As a child in France, one my most vivid memories of food was a dish called Salad de Saucisse Sec, a fanned tomato stuffed with hard boiled egg and saucisson sec, a French dry-cured sausage.
One ham and both shoulders would become saucisson sec, and soppressata.
“Più vicino all'osso, più dolce la carne,” is an Italian saying that translates to mean “The closer to the bone, the sweeter the meat,” and so the ears, tail, and the trotters have been frozen and are waiting to become another tofeja or something equally exciting.
Sometime soon, skin from the January pig will be combined with ground pork from the November pig to make cotechino, and the brothers will be reunited.
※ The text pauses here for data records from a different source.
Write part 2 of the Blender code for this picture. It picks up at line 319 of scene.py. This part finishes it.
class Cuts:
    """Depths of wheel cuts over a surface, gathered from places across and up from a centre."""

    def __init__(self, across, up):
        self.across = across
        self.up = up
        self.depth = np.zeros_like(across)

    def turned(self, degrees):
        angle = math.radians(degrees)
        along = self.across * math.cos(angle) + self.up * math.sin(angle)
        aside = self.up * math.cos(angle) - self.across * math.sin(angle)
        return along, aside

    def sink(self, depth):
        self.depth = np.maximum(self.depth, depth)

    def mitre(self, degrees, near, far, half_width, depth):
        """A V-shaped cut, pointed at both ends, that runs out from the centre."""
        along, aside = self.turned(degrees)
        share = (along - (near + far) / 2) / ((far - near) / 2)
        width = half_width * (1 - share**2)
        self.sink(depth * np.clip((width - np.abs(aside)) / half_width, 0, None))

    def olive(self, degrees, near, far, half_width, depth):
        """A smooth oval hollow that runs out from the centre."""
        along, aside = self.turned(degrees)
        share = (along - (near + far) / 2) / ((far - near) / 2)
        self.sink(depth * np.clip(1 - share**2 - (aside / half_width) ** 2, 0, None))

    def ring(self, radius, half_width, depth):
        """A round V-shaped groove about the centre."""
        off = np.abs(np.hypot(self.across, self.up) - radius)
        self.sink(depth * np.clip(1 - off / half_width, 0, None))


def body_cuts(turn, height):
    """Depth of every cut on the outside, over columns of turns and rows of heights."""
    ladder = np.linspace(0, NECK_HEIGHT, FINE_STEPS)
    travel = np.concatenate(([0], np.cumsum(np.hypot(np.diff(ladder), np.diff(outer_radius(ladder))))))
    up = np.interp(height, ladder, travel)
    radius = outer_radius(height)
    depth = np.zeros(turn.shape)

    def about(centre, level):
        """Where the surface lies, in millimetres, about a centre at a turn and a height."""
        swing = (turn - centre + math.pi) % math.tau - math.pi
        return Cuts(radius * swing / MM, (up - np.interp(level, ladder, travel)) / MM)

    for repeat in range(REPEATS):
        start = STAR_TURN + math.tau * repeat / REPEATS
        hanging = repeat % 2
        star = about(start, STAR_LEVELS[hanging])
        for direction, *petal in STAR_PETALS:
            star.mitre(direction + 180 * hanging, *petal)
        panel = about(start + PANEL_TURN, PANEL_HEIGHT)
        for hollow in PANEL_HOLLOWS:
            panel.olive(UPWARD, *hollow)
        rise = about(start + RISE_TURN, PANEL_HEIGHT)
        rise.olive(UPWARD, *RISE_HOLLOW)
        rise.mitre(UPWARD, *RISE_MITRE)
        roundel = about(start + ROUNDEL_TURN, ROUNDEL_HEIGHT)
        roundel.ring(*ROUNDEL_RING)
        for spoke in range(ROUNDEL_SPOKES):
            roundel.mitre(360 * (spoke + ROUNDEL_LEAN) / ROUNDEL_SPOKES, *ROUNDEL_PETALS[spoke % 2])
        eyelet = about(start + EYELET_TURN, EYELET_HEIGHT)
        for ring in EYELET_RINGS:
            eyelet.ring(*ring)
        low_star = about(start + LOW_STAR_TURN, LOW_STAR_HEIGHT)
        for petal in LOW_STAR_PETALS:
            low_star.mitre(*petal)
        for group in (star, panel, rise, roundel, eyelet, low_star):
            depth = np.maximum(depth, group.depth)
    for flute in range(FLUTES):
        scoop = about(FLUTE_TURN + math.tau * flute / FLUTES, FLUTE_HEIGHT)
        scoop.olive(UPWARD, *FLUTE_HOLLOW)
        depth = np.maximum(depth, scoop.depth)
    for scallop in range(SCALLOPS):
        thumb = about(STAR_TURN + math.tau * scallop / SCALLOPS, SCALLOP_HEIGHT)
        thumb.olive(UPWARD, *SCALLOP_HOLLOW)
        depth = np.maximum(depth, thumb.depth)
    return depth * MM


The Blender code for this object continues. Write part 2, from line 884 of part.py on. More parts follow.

All the skin has been saved, from the fatback frozen with the rind and from the ham and shoulders used for salami. Some of it to be used uncooked, stuffed with garlic and herbs, and then rolled and tied as it is used in tofeja, and some will be air-dried and used in Fagioli con Maiale e Pane Cotto, another rustic Italian bean dish.
The only major project left is to make coppa di testa, or head cheese. The January pig’s head was huge and had been split into two haves, even so, coppa won’t be possible until a very large pot has been found.
For years, most of the food I eat has had a very short chain of custody. Vegetables from the garden or local markets, meat no more than 3 or 4 people away from the pasture are the norm.
In Maine it is easily possible to eat a predominantly local and seasonal diet. Invoking the “Marco Polo” exemption for things like olive oil, coffee, pepper, and wine make it possible to explore true cuisine.
The amount of thought and effort that went into raising these two pigs has been well worth the time. The greatest responsibility wasn’t feeding, watering, and caring for them but rather picking through my memories and books to find recipes that would allow me to include myself in the circle of sun, soil, plants, and animals.
Soon, Sophie will be bred again, and I’ve already had conversation about piglets with Mitra.
Perhaps I’ll become excessively fond of one or both, just as I became with the January pig but also perhaps, I will make prosciutto to express my gratitude and respect.